Wahai saudaraku, janganlah meremehkan ‘amal ketaatan sedikitpun. Waspadalah terhadap hawa nafsu yang ada di dalam dirimu sendiri. Pasalnya, ia merupakan musuh yang paling utama. Nafsu takkan berpisah dengan pemiliknya sampai mati. Adapun syaithan barangkali akan berpisah dengan engkau tatkala Ramadhān tiba. Sebab, di saat Ramadhān, Allah merantai semua setan dan jinn yang jahat. Tetapi, saat itu engkau mungkin masih menyaksikan ada orang yang membunuh atau melakukan dosa di bulan Ramadhān. Tentu saja itu berasal dari nafs-ul-ammārah bis-sū’ (yang memerintahkan kepada keburukan). Apabila nafsumu telah condong pada maksiat, ingatkanlah ia dengan siksa Allah. Kalau kemudian engkau terputus hubungan dengan Allah, itu karena maksiat yang kau lakukan.
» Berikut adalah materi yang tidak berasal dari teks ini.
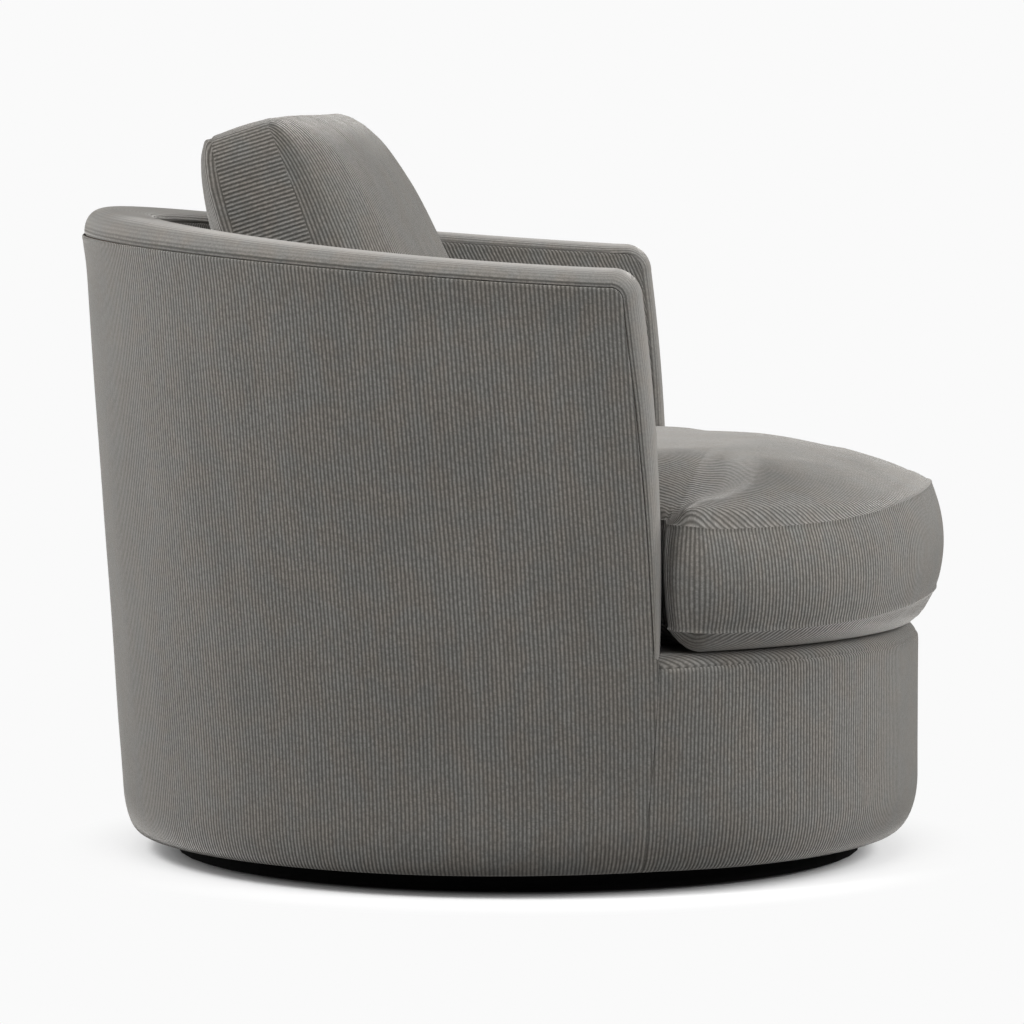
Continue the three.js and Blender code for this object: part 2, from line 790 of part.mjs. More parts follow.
// Plinth and swivel
const screwPlace = plateWidth / 2 - screwInset;
const screwPlaces = [[1, 1], [-1, 1], [-1, -1], [1, -1]].map(([x, y]) => [x * screwPlace, y * screwPlace]);
const race = () =>
  new THREE.TorusGeometry(ballRingRadius, raceRadius, 8, cageFacets).translate(0, 0, ballCentre);
function swivelPlate(low, high) {
  const holes = screwPlaces.map(([x, y]) =>
    rod(screwShank + touch, low - overrun, high + overrun, 8).translate(x, y, 0),
  );
  return cut(
    prism(roundedRectangle(plateWidth, plateWidth, plateCorner), low, high),
    rod(kingpinRadius + 2 * touch, low - overrun, high + overrun, 12),
    race(),
    ...holes,
  );
}
function ballCage() {
  const cage = ring(
    ballRingRadius - cageWidth / 2,
    ballRingRadius + cageWidth / 2,
    ballCentre - cageThickness / 2,
    ballCentre + cageThickness / 2,
    cageFacets,
  );
  const balls = Array.from({ length: ballCount }, (_, i) => {
    const angle = (i * 2 * Math.PI) / ballCount;
    const ball = new THREE.SphereGeometry(ballRadius, 8, 5).rotateX(Math.PI / 2);
    return ball.translate(
      ballRingRadius * Math.cos(angle),
      ballRingRadius * Math.sin(angle),
      ballCentre,
    );
  });
  return join(cage, ...balls);
}
const swivelPin = () =>
  turned(
    [
      [0, lowerPlateLow - touch - kingpinHead],
      [kingpinHeadRadius * 0.8, lowerPlateLow - touch - kingpinHead],
      [kingpinHeadRadius, lowerPlateLow - touch],
      [kingpinRadius, lowerPlateLow - touch],
      [kingpinRadius, upperPlateTop + touch],
      [kingpinHeadRadius, upperPlateTop + touch],
      [kingpinHeadRadius * 0.8, upperPlateTop + touch + kingpinHead],
      [0, upperPlateTop + touch + kingpinHead],
    ],
    12,
  );
const plinthDisc = () =>
  cut(
    ring(plinthDiscHole, plinthRadius - hoopThickness - touch, discLow, discTop, wallFacets),
    ...screwPlaces.map(([x, y]) =>
      rod(screwShank + touch, discLow - overrun, discTop + overrun, 8).translate(x, y, 0),
    ),
    ...glidePlaces.map(([x, y]) =>
      rod(glideStem + touch, discLow - overrun, discLow + glideStemLength + touch, 8).translate(x, y, 0),
    ),
  );
const plinthHoop = () =>
  turned(
    [
      [plinthRadius - hoopThickness, discLow],
      [plinthRadius, discLow],
      [plinthRadius, discLow + hoopHeight - glideHeight / 2],
      [plinthRadius - glideHeight / 2, discLow + hoopHeight],
      [plinthRadius - hoopThickness, discLow + hoopHeight],
    ],
    wallFacets,
  );
const glideRing = plinthRadius - hoopThickness - 2 * glideRadius;
const glidePlaces = Array.from({ length: glideCount }, (_, i) => {
  const angle = ((i + 0.5) * 2 * Math.PI) / glideCount;
  return [glideRing * Math.cos(angle), glideRing * Math.sin(angle)];
});
const glide = () =>
  turned(
    [
      [0, 0],
      [glideRadius - glideHeight / 2, 0],
      [glideRadius, glideHeight / 2],
      [glideRadius, glideHeight],
      [glideStem, glideHeight],
      [glideStem, discLow + glideStemLength],
      [0, discLow + glideStemLength],
    ],
    10,
  );
// A screw with its head at z = 0 and its shank upwards.
const screw = () =>
  turned(
    [
      [0, -screwHead],
      [screwHeadRadius * 0.7, -screwHead],
      [screwHeadRadius, 0],
      [screwShank, 0],
      [screwShank, screwLength],
      [0, screwLength],
    ],
    8,
  );

// Seat cushion
const cushionPlan = lobedPlan({
  rear: cushionRearRadius,
  front: cushionFrontRadius,
  back: armReachSeat + earGap,
  hollow: earInnerRadius,
  corner: earCornerRadius,
  count: { rear: 11, corner: 3, front: 13 },
});
const frontShare = (p) => Math.min(Math.max((p.y - armReachSeat - earGap) / (2 * earCornerRadius), 0), 1);
const cushionMiddle = P2(0, cushionCentre);
function shrunk(plan, share) {
  return plan.map((p) => cushionMiddle.clone().lerp(p, share));
}
function seatCushion() {
  const band = (share, z) => {
    const swell = Math.sin(share * Math.PI);
    const amount = (p) => swell * mix(cushionRearBulge, cushionBulge, frontShare(p));
    return atHeight(offsetPlan(cushionPlan, amount), z);
  };
  const crown = (share) =>
    shrunk(cushionPlan, share).map((p) => {
      const depth = Math.min(edgeDistance(cushionPlan, p) / cushionCrownReach, 1);
      const lift = cushionCrown * (1 - (1 - depth) ** cushionCrownPower);
      return P3(p.x, -p.y, cushionBandTop + lift);
    });
  const under = offsetPlan(cushionPlan, () => -earInnerRadius);
  const rings = [
    atHeight(shrunk(under, 0.5), deckHeight + touch),
    atHeight(shrunk(under, 0.93), deckHeight + touch),
    ...steps(0, 1, 4).map((share) => band(share, mix(cushionBandBottom, cushionBandTop, share))),
    ...[0.92, 0.8, 0.6, 0.4, 0.2].map(crown),
  ];
  const middle = P3(0, -cushionCentre, cushionBandTop + cushionCrown);
  return pouch(P3(0, -cushionCentre, deckHeight + touch), rings, middle);
}

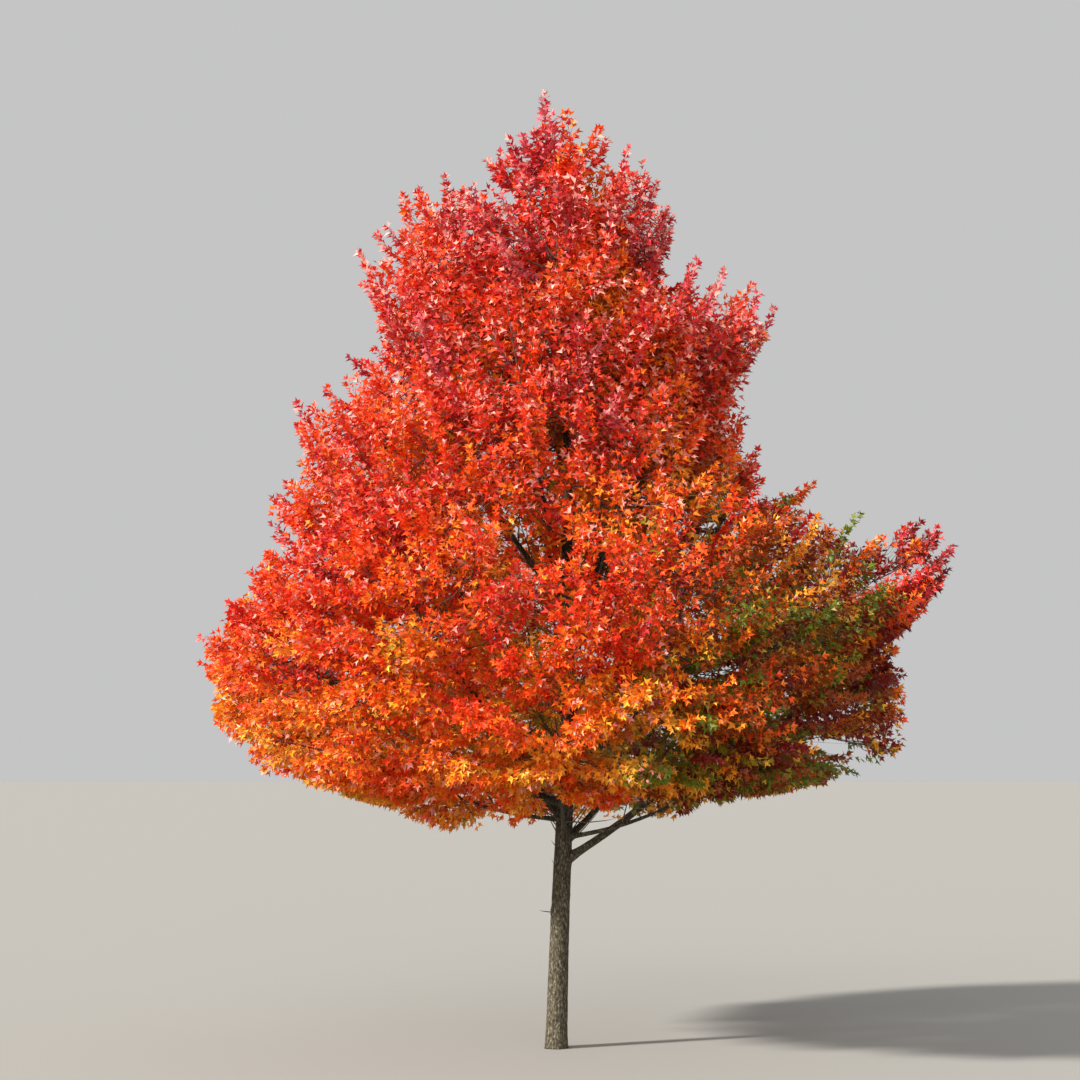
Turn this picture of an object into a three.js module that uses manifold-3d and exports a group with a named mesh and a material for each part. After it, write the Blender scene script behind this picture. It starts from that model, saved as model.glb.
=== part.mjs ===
// A young maple in autumn leaf: a trunk, its boughs, and the masses of foliage that they carry.
// Millimetres. The origin is the centre of the trunk's flat cut at ground level, +Z is up,
// +X is to the right of the tree seen from the front, and +Y is to its back.
import * as THREE from "three";
import { mergeVertices } from "three/addons/utils/BufferGeometryUtils.js";
import Module from "manifold-3d";

const wasm = await Module();
wasm.setup();

const TREE_HEIGHT = 7600;
const NODE_GAP = 0.3; // between two neighbours that touch on the tree
const UP = new THREE.Vector3(0, 0, 1);

// The trunk's axis leans to the right up to the middle of the crown, and back to the left above it.
// Each station is a height, with how far right and how far back the axis is there.
const TRUNK_AXIS = [
  [0, 0, 0],
  [950, 31, 10],
  [2100, 78, 25],
  [3800, 88, -20],
  [5200, 80, 15],
  [6500, -30, 0],
];
const TRUNK_RADIUS_FOOT = 84; // above the flare, if it went on down to the ground
const TRUNK_RADIUS_TIP = 9;
const TRUNK_TAPER_POWER = 0.86;
const FLARE_HEIGHT = 110;
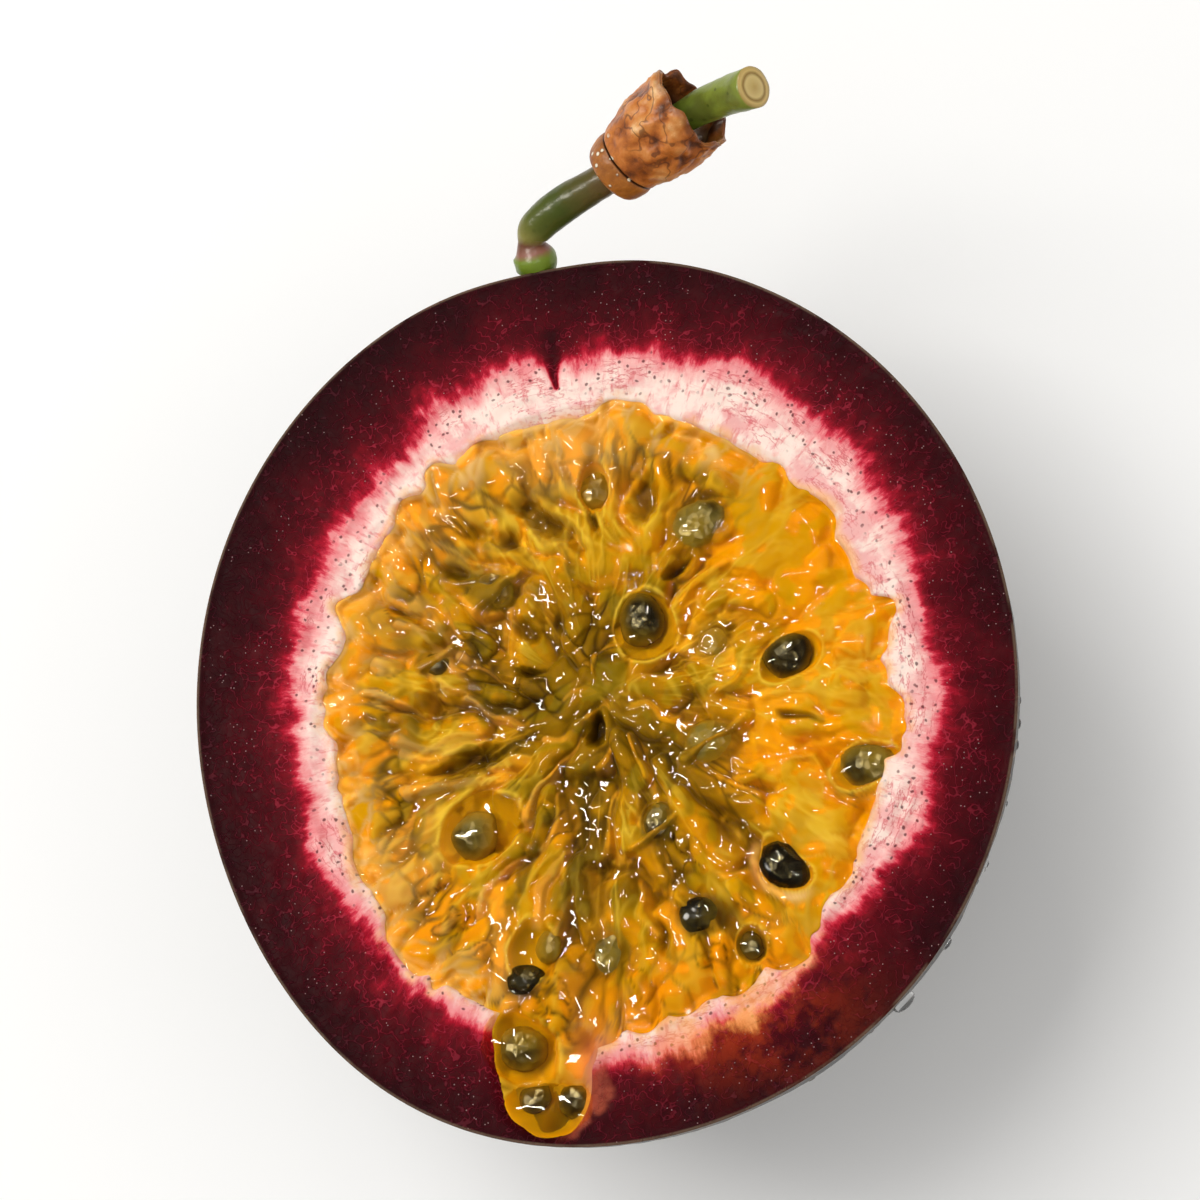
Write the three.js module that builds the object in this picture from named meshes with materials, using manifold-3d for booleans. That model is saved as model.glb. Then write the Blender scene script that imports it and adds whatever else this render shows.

Madu yang beracun tentu tak akan diminum walaupun terasa manis. Sebab, engkau tahu di dalamnya terdapat bahaya yang mengancam kesehatan tubuh. Demikian pula dengan dosa, walaupun ia nikmat, tetapi harus ditinggalkan karena bisa membuat seseorang terputus dari Allah. Rasūlullāh s.a.w. bersabda: “Dunia itu terasa manis dan rindang.” Tetapi, dalam hadits yang lain beliau mengatakan: “Dunia itu laksana bangkai yang menjijikkan.” Artinya, dunia terasa manis dan rindang dalam pandangan orang-orang yang lalai. Sebaliknya, dunia laksana bangkai menjijikkan dalam pandangan orang-orang yang mulia dan berakal. Dunia manis dan rindang dalam pandangan jiwa yang jahat, tetapi bangkai menjijikkan dalam pandangan qalbu yang bersih. Dunia itu diibaratkan manis dan rindang sebagai peringatan bagi manusia, tetapi diibaratkan bangkai menjijikkan agar manusia tidak tamak kepadanya.
Karena itu, janganlah tertipu dengan manisnya dunia sebab ia pahit akhirnya. Ada yang berkata: “Dunia adalah bangkai, sementara pemangsanya adalah anjing-anjing.”
Dunia dengan segenap isinya berkata:
“Waspadalah, waspadalah dari kekuatan dan sifat kerasku!
Jangan engkau terpedaya oleh senyumku
Ucapanku menggelikan, sementara sikapku membuat tangisan.”
Dunia terasa manis dan rindang dalam pandangan orang-orang yang lalai. Sebaliknya, dunia laksana bangkai menjijikkan dalam pandangan orang-orang yang mulia dan berakal. Dunia manis dan rindang dalam pandangan jiwa yang jahat, tetapi bangkai menjijikkan dalam pandangan qalbu yang bersih.
Bila seorang hamba berbangga dengan ketaatannya, lalu menyombongkan akhlaq dan ‘ilmunya, merasa mulia dengan ibadahnya, meminta dihargai oleh manusia, sementara ia sendiri tidak menghargai mereka, maka ia termasuk orang sombong yang ‘ujub. Dikhawatirkan ia terjerumus pada sū’-ul-khātimah. Na‘ūdzu billāh.
Kemudian bila seorang hamba terjerumus ke dalam maksiat atau meninggalkan kewajiban, lalu ia menangis, menyesal, sering mengunjungi orang shāliḥ, senantiasa mendatangi majelis para ‘ulamā’, juga menundukkan diri di hadapan Tuhan disertai pengakuan atas kesalahan dan penyimpangannya, memohon maaf dan ampunan-Nya, serta bersegera melakukan ‘amal shāliḥ guna menghapus dosanya, maka orang tersebut bisa diharapkan mendapatkan ḥusn-ul-khātimah dan ada kemungkinan tobatnya diterima.
Rasūlullāh s.a.w. bersabda: “Ada tiga hal yang merusak: merasa ‘ujub (bangga) dengan dirinya sendiri, sifat kikir yang dituruti, hawa nafsu yang diikuti.”